Doctoral Dissertation: Aboriginal Radio: A Political Economy of Speech and Sound in Indigenous Australia
New York University, New York NY
Investigators
Abstract
Under the direction of Dr. Fred Myers and Dr. Bambi B. Schieffelin, Mr. Daniel Fisher will collect data for his doctoral dissertation. His field work will include participant-observation research on Aboriginal media production and reception, audio recording of conversational interaction and broadcast speech genres in Aboriginal English, and archival research on Australian multicultural and media policies. He will investigate correlations among emergent practices and institutions of Aboriginal media with ways of speaking, poetic and aesthetic strategies, and changes in the political and economic circumstances of Indigenous people.

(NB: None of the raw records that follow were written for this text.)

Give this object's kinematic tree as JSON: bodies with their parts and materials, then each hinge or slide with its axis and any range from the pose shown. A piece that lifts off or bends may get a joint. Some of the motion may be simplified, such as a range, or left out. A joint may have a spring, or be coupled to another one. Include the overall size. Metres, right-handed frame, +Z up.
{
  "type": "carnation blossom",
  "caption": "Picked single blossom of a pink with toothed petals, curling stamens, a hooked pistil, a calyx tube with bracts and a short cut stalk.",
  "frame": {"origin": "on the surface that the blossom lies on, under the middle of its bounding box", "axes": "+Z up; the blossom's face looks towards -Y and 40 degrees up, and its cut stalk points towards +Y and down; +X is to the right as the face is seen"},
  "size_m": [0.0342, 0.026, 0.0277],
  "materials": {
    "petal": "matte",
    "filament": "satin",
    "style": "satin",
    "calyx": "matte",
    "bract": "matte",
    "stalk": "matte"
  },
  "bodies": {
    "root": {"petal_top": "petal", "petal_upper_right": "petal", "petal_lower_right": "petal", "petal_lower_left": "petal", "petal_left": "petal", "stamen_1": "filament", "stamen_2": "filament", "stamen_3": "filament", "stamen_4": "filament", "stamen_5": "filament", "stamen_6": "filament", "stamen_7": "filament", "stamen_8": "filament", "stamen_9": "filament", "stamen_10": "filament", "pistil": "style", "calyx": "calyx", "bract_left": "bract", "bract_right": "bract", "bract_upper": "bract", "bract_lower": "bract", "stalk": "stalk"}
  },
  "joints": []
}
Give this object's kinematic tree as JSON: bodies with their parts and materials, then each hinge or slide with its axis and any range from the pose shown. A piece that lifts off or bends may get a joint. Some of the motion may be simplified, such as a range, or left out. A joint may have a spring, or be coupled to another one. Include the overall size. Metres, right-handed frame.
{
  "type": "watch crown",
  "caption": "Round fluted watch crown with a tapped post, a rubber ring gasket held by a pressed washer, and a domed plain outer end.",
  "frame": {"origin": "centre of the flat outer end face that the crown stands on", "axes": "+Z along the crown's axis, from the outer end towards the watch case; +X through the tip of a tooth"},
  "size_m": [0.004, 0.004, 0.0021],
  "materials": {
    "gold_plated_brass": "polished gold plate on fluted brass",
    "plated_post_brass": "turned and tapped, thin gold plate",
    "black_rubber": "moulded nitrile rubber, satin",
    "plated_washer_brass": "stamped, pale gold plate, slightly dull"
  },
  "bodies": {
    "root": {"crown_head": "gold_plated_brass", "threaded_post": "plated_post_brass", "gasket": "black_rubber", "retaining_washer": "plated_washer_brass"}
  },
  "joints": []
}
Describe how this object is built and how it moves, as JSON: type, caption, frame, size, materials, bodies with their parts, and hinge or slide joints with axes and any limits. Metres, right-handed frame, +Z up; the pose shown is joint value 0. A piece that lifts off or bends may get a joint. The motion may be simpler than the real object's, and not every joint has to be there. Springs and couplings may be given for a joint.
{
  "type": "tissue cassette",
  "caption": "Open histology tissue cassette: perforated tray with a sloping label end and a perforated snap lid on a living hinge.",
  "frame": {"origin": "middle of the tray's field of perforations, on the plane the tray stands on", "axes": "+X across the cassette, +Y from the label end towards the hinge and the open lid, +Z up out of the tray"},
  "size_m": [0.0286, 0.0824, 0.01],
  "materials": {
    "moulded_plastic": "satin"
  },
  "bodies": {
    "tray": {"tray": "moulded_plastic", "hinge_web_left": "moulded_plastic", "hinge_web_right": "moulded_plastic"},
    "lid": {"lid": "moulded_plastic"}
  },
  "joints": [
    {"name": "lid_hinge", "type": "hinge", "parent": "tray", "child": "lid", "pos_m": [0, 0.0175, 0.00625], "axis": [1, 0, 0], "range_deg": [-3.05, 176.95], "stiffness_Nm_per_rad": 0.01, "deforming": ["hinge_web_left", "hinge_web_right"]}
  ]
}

Three questions organize the project: (1) Why have indigenous media and art achieved great success where other state-sponsored social initiatives are assessed as failures? (2) How are new relationships to the past and to place mediated through speech and music on the radio, both within and across diverse Aboriginal communities? (3) How do particular linguistic, poetic, and aesthetic strategies relate to state policies on multi-cultural participation and Aboriginal self-determination? This research is significant in several domains. Mr. Fisher's studies inform the anthropology of both Australian Aboriginal cultural practices and the appropriation of electronic audio and visual media by Indigenous and 4th world peoples. These developments have received increasing interdisciplinary attention as Indigenous communities around the world pursue engagements with media production to ensure their material survival and cultural futures. This project also contributes to anthropological and sociolinguistic research on electronically mediated speech practices, the strategic mobilization of register, dialect stylization, and code-switching in multilingual and/or socially stratified language contact zones. Finally, this work will interest scholars of pidgins and creoles by contributing to our general understanding of the social and linguistic specificity of Aboriginal English.